EXERCISE GOAL -
Nothing should be output except the lines from the one containing "The Blender code" through the one containing "return self.at(s, k, blade_rise(s, k)", both ends included, each repeated exactly.

INPUT FOR THIS TASK -
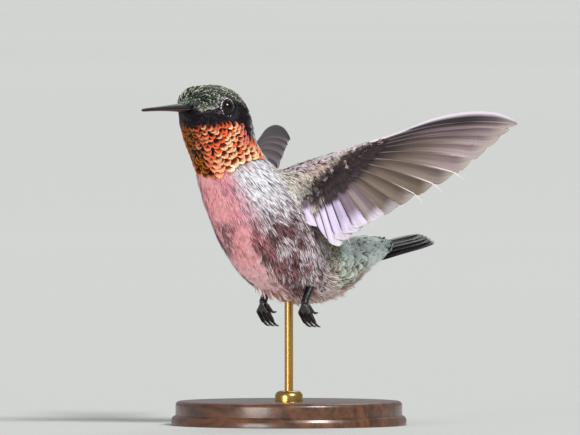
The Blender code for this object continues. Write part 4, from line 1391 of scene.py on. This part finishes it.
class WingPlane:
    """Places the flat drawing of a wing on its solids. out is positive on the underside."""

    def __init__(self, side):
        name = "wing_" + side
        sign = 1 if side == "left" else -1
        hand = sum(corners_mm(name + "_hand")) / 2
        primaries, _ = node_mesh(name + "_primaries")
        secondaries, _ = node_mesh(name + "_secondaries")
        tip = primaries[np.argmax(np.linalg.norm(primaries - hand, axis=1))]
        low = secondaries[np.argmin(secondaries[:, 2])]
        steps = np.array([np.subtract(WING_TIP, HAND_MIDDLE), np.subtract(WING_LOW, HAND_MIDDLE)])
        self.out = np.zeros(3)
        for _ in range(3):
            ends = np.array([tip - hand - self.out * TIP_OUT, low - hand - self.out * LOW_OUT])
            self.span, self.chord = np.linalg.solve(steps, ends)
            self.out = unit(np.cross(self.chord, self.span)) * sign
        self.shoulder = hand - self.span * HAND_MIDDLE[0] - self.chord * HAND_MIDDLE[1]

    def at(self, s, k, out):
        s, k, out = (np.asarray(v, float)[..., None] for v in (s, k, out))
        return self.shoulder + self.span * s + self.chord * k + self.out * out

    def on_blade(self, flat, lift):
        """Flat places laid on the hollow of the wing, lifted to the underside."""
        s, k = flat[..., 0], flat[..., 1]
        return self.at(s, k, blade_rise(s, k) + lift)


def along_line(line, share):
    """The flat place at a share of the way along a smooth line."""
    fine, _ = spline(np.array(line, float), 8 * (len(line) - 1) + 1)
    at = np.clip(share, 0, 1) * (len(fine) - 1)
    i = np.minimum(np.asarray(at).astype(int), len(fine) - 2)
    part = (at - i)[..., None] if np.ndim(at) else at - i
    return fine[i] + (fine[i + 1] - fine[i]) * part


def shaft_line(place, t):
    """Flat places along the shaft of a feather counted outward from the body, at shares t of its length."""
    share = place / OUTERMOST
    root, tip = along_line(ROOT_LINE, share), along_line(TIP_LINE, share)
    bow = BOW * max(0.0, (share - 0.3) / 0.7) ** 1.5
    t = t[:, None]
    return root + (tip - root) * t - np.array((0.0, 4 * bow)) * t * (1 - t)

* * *

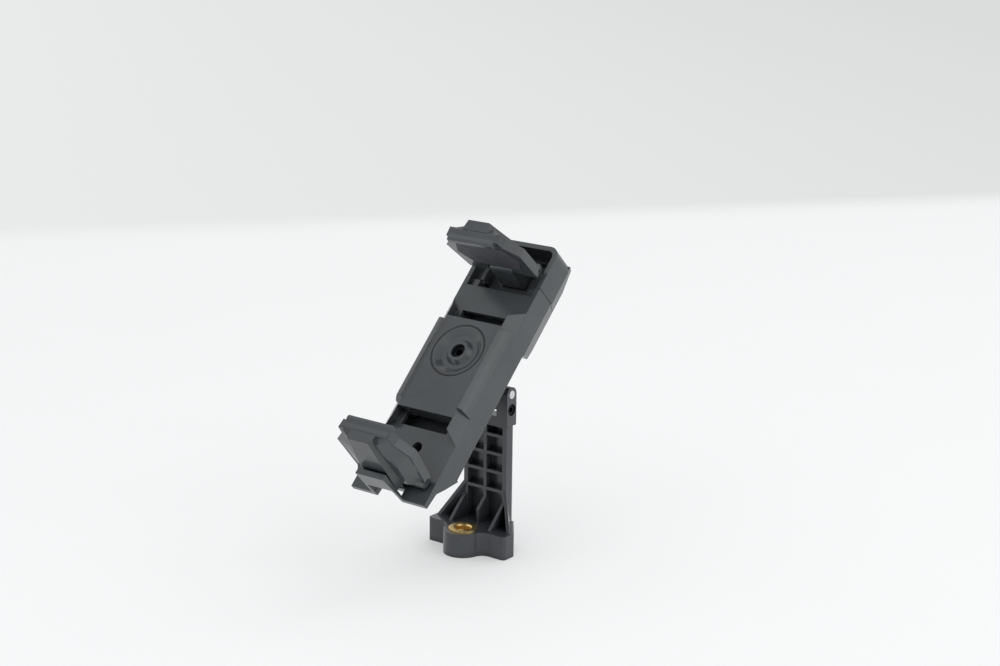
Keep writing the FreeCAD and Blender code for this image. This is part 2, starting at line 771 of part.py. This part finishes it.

COMPLETE ANSWER -
The Blender code for this object continues. Write part 4, from line 1391 of scene.py on. This part finishes it.
class WingPlane:
    """Places the flat drawing of a wing on its solids. out is positive on the underside."""

    def __init__(self, side):
        name = "wing_" + side
        sign = 1 if side == "left" else -1
        hand = sum(corners_mm(name + "_hand")) / 2
        primaries, _ = node_mesh(name + "_primaries")
        secondaries, _ = node_mesh(name + "_secondaries")
        tip = primaries[np.argmax(np.linalg.norm(primaries - hand, axis=1))]
        low = secondaries[np.argmin(secondaries[:, 2])]
        steps = np.array([np.subtract(WING_TIP, HAND_MIDDLE), np.subtract(WING_LOW, HAND_MIDDLE)])
        self.out = np.zeros(3)
        for _ in range(3):
            ends = np.array([tip - hand - self.out * TIP_OUT, low - hand - self.out * LOW_OUT])
            self.span, self.chord = np.linalg.solve(steps, ends)
            self.out = unit(np.cross(self.chord, self.span)) * sign
        self.shoulder = hand - self.span * HAND_MIDDLE[0] - self.chord * HAND_MIDDLE[1]

    def at(self, s, k, out):
        s, k, out = (np.asarray(v, float)[..., None] for v in (s, k, out))
        return self.shoulder + self.span * s + self.chord * k + self.out * out

    def on_blade(self, flat, lift):
        """Flat places laid on the hollow of the wing, lifted to the underside."""
        s, k = flat[..., 0], flat[..., 1]
        return self.at(s, k, blade_rise(s, k) + lift)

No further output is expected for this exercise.